Alondra Nelson
Photo credit: Eileen Barroso.

The Social Science Research Council (SSRC) has named Alondra Nelson, professor of sociology and dean of social science at Columbia University, as its next president. Nelson, who will begin a five-year term on September 1, 2017, succeeds Ira Katznelson, who has led the 93-year-old organization since 2012.

Professor Nelson is a magna cum laude graduate of the University of California, San Diego, and holds a PhD in American studies from New York University. Recruited to Columbia in 2009 from Yale, where she taught in the Departments of African American Studies and Sociology, Nelson’s scholarship is located at the junction of science, technology, medicine, and social inequality. Her publications include Body and Soul: The Black Panther Party and the Fight against Medical Discrimination, published in 2011, which was recognized with several awards including the Mirra Komarovsky Book Award of the Eastern Sociological Society, and, just published, The Social Life of DNA: Race, Reparations, and Reconciliation after the Genome.

After directing the Institute for Research on Women, Gender, and Sexuality, she became Columbia University’s inaugural dean of social science in 2014, the academic leader responsible for five social science departments (anthropology, economics, history, political science, and sociology) and 28 cross-disciplinary research units. Her responsibilities include academic affairs, faculty appointments, financial planning, and strategic fundraising.

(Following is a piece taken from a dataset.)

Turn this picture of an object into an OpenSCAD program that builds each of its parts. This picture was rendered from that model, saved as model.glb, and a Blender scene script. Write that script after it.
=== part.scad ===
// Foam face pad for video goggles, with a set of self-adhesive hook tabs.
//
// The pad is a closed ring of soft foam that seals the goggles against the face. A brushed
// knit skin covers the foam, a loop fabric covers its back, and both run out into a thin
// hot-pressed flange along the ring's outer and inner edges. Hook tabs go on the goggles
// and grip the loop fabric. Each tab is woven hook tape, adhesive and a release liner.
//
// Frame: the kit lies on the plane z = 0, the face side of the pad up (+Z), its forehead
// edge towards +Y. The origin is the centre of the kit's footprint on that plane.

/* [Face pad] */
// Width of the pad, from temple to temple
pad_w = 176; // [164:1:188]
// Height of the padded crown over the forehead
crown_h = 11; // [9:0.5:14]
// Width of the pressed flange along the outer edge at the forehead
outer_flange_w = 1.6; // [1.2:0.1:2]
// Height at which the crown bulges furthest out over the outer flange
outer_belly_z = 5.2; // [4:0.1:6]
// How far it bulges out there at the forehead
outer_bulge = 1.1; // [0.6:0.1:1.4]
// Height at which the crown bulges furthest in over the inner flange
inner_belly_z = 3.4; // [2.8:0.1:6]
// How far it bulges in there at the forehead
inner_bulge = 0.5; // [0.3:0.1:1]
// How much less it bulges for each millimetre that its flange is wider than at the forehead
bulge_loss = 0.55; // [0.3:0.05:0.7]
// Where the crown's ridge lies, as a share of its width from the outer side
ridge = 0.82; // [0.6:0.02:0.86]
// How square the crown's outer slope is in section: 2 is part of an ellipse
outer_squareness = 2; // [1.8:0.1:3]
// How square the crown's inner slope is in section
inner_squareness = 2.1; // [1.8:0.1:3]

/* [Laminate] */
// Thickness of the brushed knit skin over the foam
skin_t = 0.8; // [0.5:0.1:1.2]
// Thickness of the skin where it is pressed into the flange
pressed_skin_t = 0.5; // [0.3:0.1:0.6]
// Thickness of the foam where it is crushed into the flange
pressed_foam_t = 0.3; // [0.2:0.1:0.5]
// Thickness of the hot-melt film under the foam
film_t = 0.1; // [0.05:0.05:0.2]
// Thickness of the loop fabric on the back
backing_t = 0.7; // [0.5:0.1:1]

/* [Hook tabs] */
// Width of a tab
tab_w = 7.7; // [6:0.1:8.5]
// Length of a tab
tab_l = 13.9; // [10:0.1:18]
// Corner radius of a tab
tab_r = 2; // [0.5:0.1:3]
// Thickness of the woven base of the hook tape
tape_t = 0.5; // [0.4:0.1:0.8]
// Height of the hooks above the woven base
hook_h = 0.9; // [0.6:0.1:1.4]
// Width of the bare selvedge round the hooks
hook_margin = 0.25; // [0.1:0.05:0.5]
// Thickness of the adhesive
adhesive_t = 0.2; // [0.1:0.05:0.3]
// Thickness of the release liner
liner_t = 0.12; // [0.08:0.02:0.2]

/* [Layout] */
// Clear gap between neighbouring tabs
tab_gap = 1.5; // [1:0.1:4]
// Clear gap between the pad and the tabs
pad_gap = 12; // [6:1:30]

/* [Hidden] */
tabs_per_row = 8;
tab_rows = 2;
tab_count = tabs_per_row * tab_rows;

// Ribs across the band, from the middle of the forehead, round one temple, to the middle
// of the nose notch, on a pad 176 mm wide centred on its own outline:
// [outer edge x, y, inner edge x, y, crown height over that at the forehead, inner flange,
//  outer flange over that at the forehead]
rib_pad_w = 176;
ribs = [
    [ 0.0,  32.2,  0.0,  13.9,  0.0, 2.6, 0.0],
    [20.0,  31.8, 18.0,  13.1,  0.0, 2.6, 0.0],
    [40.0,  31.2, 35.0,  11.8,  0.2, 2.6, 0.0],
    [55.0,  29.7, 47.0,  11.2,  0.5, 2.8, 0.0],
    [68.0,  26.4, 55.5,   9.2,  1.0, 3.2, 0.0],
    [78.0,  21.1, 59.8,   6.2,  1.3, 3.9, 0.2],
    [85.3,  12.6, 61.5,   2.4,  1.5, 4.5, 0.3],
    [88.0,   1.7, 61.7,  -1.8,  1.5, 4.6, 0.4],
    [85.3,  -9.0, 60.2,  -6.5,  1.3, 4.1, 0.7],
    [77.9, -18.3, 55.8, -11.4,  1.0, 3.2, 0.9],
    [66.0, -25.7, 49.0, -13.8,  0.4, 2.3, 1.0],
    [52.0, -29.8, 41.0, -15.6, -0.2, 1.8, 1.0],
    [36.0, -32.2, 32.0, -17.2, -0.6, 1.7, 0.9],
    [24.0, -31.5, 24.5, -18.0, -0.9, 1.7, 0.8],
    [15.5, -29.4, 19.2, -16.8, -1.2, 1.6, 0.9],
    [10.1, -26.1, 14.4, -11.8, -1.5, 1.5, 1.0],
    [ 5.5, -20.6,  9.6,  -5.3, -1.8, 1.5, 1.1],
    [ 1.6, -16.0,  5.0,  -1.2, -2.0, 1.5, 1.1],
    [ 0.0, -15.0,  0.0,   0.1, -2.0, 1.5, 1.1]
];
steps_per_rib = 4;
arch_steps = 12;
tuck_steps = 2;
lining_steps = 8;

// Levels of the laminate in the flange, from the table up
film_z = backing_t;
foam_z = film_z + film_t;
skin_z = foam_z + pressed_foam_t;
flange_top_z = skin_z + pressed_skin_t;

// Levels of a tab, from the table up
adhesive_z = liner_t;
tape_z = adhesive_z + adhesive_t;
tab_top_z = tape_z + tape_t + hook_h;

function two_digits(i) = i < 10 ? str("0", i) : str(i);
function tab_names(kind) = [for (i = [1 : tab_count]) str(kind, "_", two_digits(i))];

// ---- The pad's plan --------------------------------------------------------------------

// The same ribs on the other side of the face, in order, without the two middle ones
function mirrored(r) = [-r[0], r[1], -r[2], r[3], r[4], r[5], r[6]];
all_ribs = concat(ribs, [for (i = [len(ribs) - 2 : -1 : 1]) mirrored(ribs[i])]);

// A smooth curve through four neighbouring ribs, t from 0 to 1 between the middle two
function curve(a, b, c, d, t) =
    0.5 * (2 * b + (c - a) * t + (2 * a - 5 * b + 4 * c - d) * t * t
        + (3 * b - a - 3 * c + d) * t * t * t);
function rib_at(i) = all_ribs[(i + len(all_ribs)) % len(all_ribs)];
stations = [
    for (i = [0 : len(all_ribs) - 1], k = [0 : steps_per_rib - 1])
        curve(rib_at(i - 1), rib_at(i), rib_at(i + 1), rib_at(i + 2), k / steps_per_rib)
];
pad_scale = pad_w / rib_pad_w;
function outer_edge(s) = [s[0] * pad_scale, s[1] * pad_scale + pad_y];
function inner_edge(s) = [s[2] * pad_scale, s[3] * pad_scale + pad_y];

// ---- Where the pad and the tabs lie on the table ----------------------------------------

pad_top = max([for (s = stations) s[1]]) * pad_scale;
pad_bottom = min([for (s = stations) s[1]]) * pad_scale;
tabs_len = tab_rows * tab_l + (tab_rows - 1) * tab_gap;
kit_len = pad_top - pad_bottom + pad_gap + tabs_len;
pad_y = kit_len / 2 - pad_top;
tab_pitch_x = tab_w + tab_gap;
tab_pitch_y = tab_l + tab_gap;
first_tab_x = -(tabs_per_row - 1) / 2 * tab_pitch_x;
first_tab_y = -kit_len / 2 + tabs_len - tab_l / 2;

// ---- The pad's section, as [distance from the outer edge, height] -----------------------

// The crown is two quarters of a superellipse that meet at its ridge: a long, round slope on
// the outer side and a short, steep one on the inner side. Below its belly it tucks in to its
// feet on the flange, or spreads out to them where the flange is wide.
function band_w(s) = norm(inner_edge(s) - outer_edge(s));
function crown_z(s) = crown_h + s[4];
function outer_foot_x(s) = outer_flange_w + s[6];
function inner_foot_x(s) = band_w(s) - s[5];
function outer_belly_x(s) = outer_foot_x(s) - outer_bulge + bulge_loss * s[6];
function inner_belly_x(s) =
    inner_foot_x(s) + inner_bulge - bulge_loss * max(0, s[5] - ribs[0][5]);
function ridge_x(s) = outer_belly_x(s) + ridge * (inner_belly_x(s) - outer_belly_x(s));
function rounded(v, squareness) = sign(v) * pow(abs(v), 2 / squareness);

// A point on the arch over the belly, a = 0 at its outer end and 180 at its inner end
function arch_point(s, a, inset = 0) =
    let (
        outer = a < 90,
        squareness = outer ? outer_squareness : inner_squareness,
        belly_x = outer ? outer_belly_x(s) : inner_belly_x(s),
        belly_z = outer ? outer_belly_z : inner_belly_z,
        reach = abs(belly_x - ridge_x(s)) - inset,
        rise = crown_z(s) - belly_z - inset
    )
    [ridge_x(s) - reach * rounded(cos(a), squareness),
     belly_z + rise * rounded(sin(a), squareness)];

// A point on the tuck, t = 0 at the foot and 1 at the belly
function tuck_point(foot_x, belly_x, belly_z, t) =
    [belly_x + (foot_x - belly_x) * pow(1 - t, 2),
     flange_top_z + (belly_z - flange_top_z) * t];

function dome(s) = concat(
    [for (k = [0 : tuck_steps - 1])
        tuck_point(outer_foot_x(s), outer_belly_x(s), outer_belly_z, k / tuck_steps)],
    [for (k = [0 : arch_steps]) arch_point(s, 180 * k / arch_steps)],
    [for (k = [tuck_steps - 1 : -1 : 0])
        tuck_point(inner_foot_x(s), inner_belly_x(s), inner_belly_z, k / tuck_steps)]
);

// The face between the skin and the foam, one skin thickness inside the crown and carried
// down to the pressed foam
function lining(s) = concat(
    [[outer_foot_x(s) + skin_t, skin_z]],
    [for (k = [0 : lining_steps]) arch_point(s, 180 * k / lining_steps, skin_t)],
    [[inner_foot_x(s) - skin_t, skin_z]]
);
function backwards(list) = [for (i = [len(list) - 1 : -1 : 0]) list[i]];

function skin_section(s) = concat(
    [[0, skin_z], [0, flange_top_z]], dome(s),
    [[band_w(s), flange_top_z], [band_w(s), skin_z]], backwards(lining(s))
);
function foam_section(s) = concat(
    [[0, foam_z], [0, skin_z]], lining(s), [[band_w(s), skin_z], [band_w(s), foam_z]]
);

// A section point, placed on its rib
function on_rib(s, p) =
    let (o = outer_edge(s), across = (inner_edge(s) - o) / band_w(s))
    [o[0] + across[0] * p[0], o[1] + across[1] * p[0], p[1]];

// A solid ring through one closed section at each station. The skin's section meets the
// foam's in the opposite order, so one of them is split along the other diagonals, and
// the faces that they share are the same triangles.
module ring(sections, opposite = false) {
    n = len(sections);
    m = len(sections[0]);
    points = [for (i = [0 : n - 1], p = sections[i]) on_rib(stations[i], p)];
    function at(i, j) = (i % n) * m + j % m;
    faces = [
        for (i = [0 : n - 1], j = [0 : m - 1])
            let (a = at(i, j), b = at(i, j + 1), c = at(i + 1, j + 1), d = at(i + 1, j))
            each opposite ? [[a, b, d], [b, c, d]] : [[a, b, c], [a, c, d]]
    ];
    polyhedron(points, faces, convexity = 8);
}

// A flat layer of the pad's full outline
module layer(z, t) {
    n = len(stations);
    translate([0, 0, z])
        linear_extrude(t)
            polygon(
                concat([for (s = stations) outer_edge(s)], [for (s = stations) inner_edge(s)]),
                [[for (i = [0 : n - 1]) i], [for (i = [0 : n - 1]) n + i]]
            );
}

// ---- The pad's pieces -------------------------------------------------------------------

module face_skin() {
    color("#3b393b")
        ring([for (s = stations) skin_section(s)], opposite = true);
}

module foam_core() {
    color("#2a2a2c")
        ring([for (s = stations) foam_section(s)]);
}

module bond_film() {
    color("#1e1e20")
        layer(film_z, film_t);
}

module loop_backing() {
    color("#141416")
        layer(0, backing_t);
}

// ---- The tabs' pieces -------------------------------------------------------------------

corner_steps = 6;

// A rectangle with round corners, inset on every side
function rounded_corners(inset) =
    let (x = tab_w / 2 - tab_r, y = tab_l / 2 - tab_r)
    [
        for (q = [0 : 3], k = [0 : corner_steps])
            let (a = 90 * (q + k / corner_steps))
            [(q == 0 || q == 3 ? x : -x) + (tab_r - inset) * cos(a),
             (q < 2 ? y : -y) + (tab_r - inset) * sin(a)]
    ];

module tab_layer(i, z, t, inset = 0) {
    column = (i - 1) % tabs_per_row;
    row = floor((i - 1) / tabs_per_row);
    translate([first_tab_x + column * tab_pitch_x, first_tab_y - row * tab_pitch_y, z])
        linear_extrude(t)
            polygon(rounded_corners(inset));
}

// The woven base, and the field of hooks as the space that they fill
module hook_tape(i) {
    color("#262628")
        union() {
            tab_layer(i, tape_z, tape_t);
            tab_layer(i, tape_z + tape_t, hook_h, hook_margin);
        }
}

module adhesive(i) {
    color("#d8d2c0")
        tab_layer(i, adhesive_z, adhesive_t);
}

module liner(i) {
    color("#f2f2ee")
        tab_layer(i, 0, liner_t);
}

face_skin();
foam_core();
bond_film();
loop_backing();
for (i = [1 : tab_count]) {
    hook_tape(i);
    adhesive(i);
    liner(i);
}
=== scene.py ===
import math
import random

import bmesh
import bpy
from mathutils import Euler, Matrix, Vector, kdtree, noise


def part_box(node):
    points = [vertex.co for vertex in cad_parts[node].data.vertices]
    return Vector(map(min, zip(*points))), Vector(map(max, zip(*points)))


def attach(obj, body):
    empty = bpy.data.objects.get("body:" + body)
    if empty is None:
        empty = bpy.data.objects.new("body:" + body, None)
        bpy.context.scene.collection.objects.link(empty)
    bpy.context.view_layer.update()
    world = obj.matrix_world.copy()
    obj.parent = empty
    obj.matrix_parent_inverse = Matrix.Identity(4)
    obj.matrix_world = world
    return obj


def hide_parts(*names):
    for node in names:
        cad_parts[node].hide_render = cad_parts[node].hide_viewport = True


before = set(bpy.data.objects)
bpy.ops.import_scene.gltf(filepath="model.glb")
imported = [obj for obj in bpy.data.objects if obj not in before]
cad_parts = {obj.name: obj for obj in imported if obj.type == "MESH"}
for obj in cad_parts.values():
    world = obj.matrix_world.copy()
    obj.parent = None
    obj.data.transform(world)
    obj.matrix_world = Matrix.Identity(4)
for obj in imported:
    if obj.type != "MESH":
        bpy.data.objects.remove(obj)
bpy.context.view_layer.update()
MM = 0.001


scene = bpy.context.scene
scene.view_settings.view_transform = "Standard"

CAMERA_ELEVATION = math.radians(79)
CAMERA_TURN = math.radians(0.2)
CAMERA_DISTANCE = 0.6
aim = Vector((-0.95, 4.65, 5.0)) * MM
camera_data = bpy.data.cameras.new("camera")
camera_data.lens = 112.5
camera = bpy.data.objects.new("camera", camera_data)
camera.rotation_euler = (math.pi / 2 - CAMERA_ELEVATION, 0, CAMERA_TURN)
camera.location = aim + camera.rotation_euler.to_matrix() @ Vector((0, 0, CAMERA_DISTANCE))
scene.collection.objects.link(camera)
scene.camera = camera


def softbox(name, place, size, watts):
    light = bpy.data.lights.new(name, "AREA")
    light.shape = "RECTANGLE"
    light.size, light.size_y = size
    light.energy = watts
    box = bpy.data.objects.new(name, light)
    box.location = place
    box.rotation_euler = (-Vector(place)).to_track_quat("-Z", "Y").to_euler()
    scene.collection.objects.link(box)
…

Nelson oversees the Academic Review Committee of the Arts and Sciences, the body charged with assessing the schools, departments, centers, and institutes within that division of the university. She also directs Columbia’s participation in the Collaborative to Advance Equity through Research, a White House–initiated affiliation of more than 50 colleges, universities, and nonprofit organizations that are committed to studying how various types of educational, health, and social services may help women and girls from marginalized communities succeed in school and their careers.

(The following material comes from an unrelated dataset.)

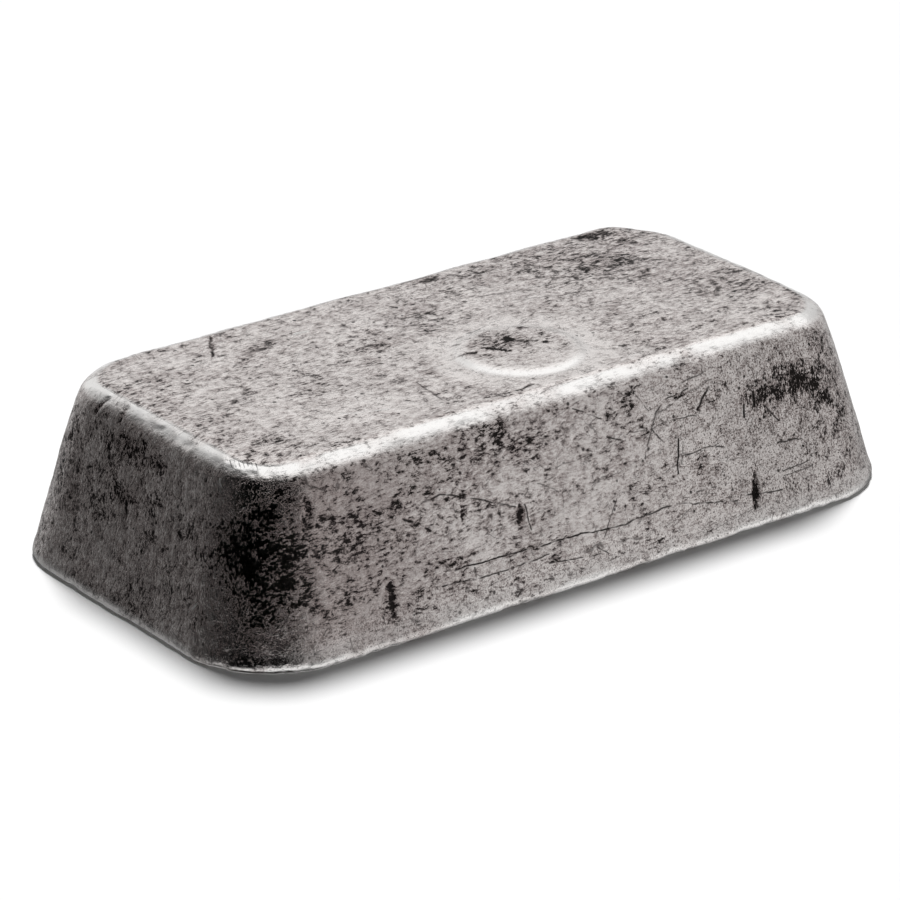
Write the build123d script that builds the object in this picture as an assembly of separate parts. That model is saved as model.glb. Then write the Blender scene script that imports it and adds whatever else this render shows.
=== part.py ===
"""A poured silver bar of one hundred troy ounces, cast in an open mould and turned out.

The bar lies on its larger face, which was the open top of the mould. All four sides lean in by the
mould's draft, and the upright corners are rounded, more at the base than at the top.

Frame: millimetres, +Z up, the origin at the centre of the base face, the bar's length along X.
"""

import math
import os

from build123d import *

# The base, where the metal met the rim of the mould
BASE_LENGTH = 143.4
BASE_WIDTH = 77.6
BASE_CORNER_RADIUS = 17.6

# The body
HEIGHT = 32.5
END_DRAFT = 14.6  # degrees that the two ends lean in from upright
SIDE_DRAFT = 14.5  # degrees that the two long sides lean in from upright

# The worn edges
TOP_CORNER_RADIUS = 12.6
TOP_EDGE_RADIUS = 5.0
BASE_EDGE_RADIUS = 0.8


def rounded_outline(length, width, corner_radius, z):
    """A rectangle with rounded corners, level, centred on the Z axis at height z."""
    return Plane.XY.offset(z) * RectangleRounded(length, width, corner_radius)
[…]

“The breadth, depth, and scope of knowledge Alondra Nelson brings to the role of leader of the SSRC is impressive, and precisely what our organization needs at this critical moment,” said SSRC Board chair Mamadou Diouf. “A proven, resolute leader, she is adept at melding intricacies of the hard sciences—medicine, genetics, and health sciences—with the humanistic social sciences, and is an innovative scholar on the issues resonating in policy and research circles today: race, gender, ethnicity, and social inequality.”

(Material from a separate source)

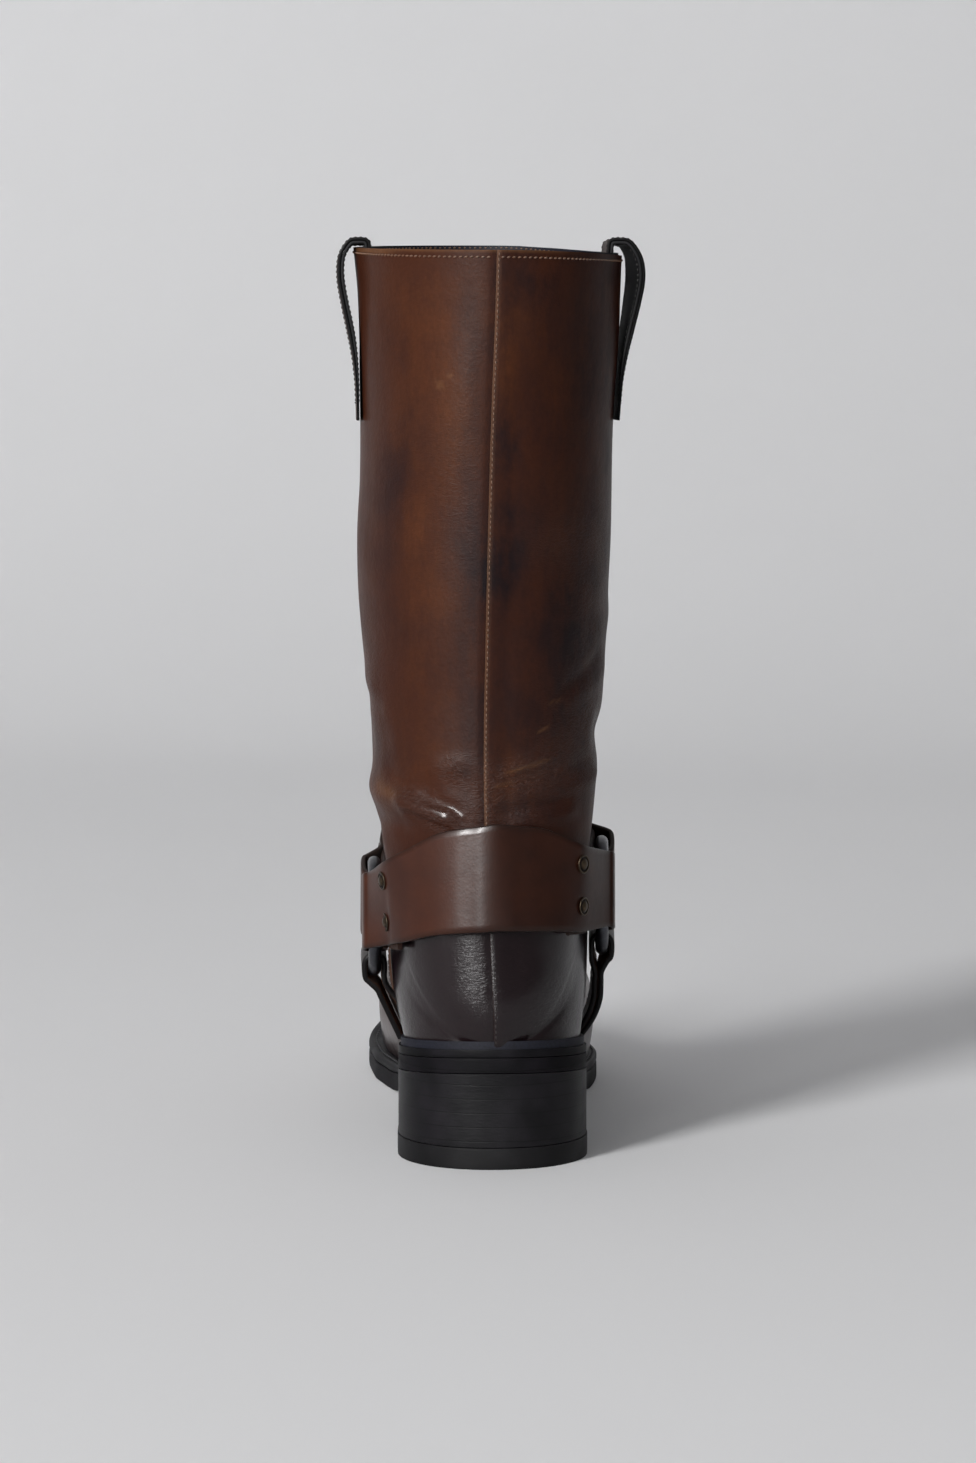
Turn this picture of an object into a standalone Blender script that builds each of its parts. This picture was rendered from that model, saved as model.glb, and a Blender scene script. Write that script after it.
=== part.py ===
"""Harness boot for the right foot, standing on its heel and forefoot.

Metres, +Z up, toe towards +Y, medial side at -X, lateral side at +X. The origin lies on the floor
under the centre of the heel. Along the foot the sizes are measured from the back of the heel and are
called "along"; world Y is along minus HEEL_CENTRE.
"""

import math

import bpy
import numpy as np
from mathutils import Vector
from mathutils.bvhtree import BVHTree

# Driving sizes of the sole
SOLE_LENGTH = 0.286
BALL_WIDTH = 0.093
HEEL_WIDTH = 0.0710
HEEL_CENTRE = 0.033
HEEL_LENGTH = 0.062
HEEL_ROUND = 0.035
TOE_ROUND = 0.062
HEEL_FULLNESS = 2.15
TOE_FULLNESS = 2.35
HEEL_HEIGHT = 0.0356
SEAT_DROP = 0.0070
TOE_SPRING = 0.0090
TOP_LIFT = 0.0078
OUTSOLE_THICKNESS = 0.0072
WELT_THICKNESS = 0.0036
WELT_WIDTH = 0.0060
INSOLE_THICKNESS = 0.0030

# Driving sizes of the upper
WALL = 0.0022
INSTEP_HEIGHT = 0.131
COLLAR_HEIGHT = 0.3395
SHAFT_DEPTH = 0.131
SHAFT_WIDTH = 0.1034
SEAM_LAP = 0.0009
SEAM_FADE = 0.010
VAMP_LAP = 0.0010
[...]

At the Social Science Research Council, Nelson will lead an independent, international organization founded in 1923. The SSRC fosters innovative research, nurtures new generations of social scientists, deepens how inquiry is practiced within and across disciplines, and mobilizes knowledge concerned with important public issues. Based in Brooklyn, NY, the SSRC currently administers 22 programs in the US and around the world, including graduate fellowship programs and work on African peacebuilding, the challenges confronting democracies, religion and public life, health and environment, digital culture, and other pressing subjects.

“This is a thrilling appointment of a visionary person who possesses an inventive institutional imagination,” said current president Ira Katznelson. “As an outstanding scholar and academic leader, Alondra Nelson will advance the central goals of the SSRC at a moment when rigorous social knowledge about fundamental features of the human experience is needed more than ever.”

“We are delighted to have found in Nelson a passionate advocate of the transformational partnership between rigorous research and policy impact. She has a deep understanding of the need to engage with the challenges and imperatives for interdisciplinary developments across social science, with particular interest in methodology and contemporary trends in technology and society. We are indeed fortunate to have found such a strong successor to build on the remarkable tenure of Katznelson,” said Dame Sandra Dawson, chair, SSRC Executive Committee.

“I am elated to have been entrusted with this opportunity to lead the venerable Social Science Research Council, which has supported and promoted innovative and impactful social inquiry for close to a century,” Nelson said. “I look forward to advancing the SSRC’s commitment to new and better knowledge in the public interest. It is a special honor to follow Ira Katznelson in this role, an eminent scholar and leader under whose inspired tenure the Council soared to new heights.”